Awarded all top ACM Reproducibility Badges offered by the Artifact Evaluation Committee.

Graphics Processing Units (GPUs) use massive multi-threading coupled with static scheduling to hide instruction latencies. Despite this, memory instructions pose a challenge as their latencies vary throughout the application's execution, leading to stalls. Out-of-order (OoO) execution has been shown to effectively mitigate these types of stalls. However, prior OoO proposals involve costly techniques such as reordering loads and stores, register renaming, or two-phase execution, amplifying implementation overhead and consequently creating a substantial barrier to adoption in GPUs. This paper introduces GhOST, a minimal yet effective OoO technique for GPUs.

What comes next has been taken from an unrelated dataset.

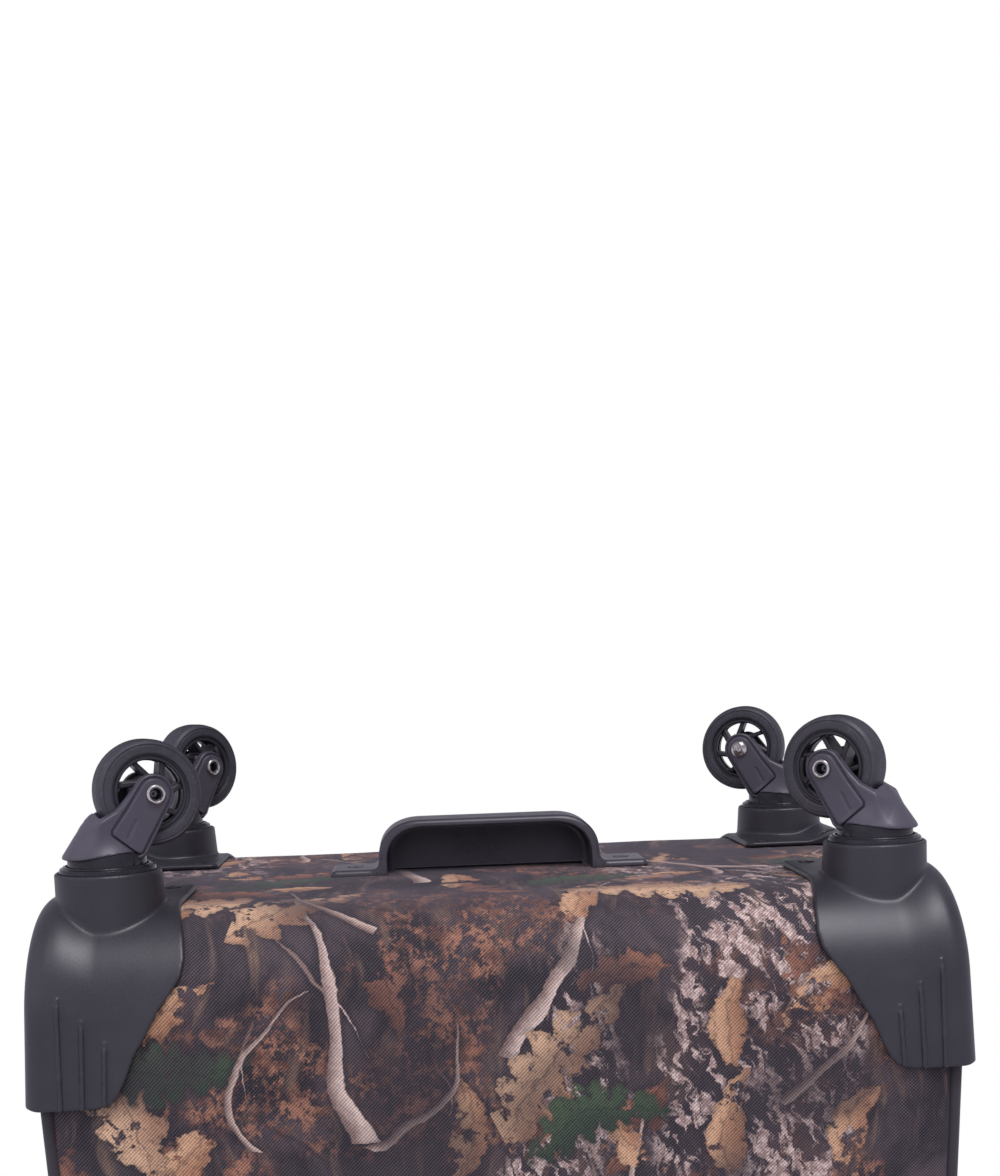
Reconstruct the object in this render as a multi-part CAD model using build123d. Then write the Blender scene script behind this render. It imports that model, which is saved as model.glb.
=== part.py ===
from build123d import *
import math
import os

# Upright soft-sided four-wheel rolling case, millimetres, +Z up, wheels on z = 0.
# Origin: on the floor, at the centre of the four-caster pattern. -Y is the front
# (opening lid and pockets), +Y is the back (pull-handle side), +X is the right.

# ---------------------------------------------------------------- driving dimensions
BODY_W = 436.0          # fabric body width, X
BODY_D = 290.0          # fabric body depth, Y
BOTTOM_Z = 79.0         # underside of the bottom panel
TOP_Z = 739.0           # top panel
EDGE_R = 46.0           # radius between the bottom panel and the front and back faces
SIDE_R = 20.0           # radius between the bottom panel and the sides
TOP_R = 34.0            # top corners, seen from the front
CORNER_R = 12.0         # vertical corners and the top edges along the front and back
WALL = 4.0              # body wall: fabric, foam and board
LID_WALL = 3.0
LID_Y = -99.6           # lid side of the main zip
BODY_Y = -95.0          # body side of the main zip
HINGE_Z = 177.0         # height of the lid's fabric hinge
REACH = 300.0           # cutting blocks extend this far, beyond the case

CASTER_X = 185.5        # swivel axes
CASTER_Y = 102.5
PIN_R = 3.5             # swivel pin

HANDLE_Y = 112.0        # pull-handle tubes
TUBE_X = 72.0
OUTER_TUBE_W = 26.0
OUTER_TUBE_D = 15.0
CUP_HALF_X = 100.0      # recessed cup around the pull-handle grip
CUP_HALF_Y = 18.4
CUP_CLEARANCE = 1.0

CORNER_SCREWS = [(164.0, 52.0), (203.0, 52.0)]      # in the back right guard
GUARD_SCREWS = [(side * x, end * y) for side in (-1, 1) for end in (-1, 1)
                for x, y in CORNER_SCREWS]
HANDLE_SCREWS = [(-73, 0), (73, 0)]                 # in the bottom handle
SCREW_HOLE_R = 1.95
SHANK_R = 1.85

os.makedirs("parts", exist_ok=True)


# ---------------------------------------------------------------- helpers
def save(shape, name):
    export_step(shape, f"parts/{name}.step")


def save_group(shapes, name):
    save(Compound(children=shapes), name)


def block(x0, x1, y0, y1, z0, z1):
    return Pos((x0 + x1) / 2, (y0 + y1) / 2, (z0 + z1) / 2) * Box(x1 - x0, y1 - y0, z1 - z0)


def disc(radius, z0, z1, x=0.0, y=0.0):
    return Pos(x, y, (z0 + z1) / 2) * Cylinder(radius, z1 - z0)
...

Without expensive components, GhOST can manifest a substantial portion of the instruction reorderings found in an idealized OoO GPU. GhOST leverages the decode stage's existing pool of decoded instructions and the existing issue stage's information about instructions in the pipeline to select instructions for OoO execution with little additional hardware. A comprehensive evaluation of GhOST and the prior state-of-the-art OoO technique across a range of diverse GPU benchmarks yields two surprising insights: (1) Prior works utilized Nvidia's intermediate representation PTX for evaluation; however, the optimized static instruction scheduling of the final binary form negates many purported improvements from OoO execution; and (2) The prior state-of-the-art OoO technique results in an average slowdown across this set of benchmarks. In contrast, GhOST achieves a 36% maximum and 6.9% geometric mean speedup on GPU binaries with only a 0.007% area increase, surpassing previous techniques without slowing down any of the measured benchmarks.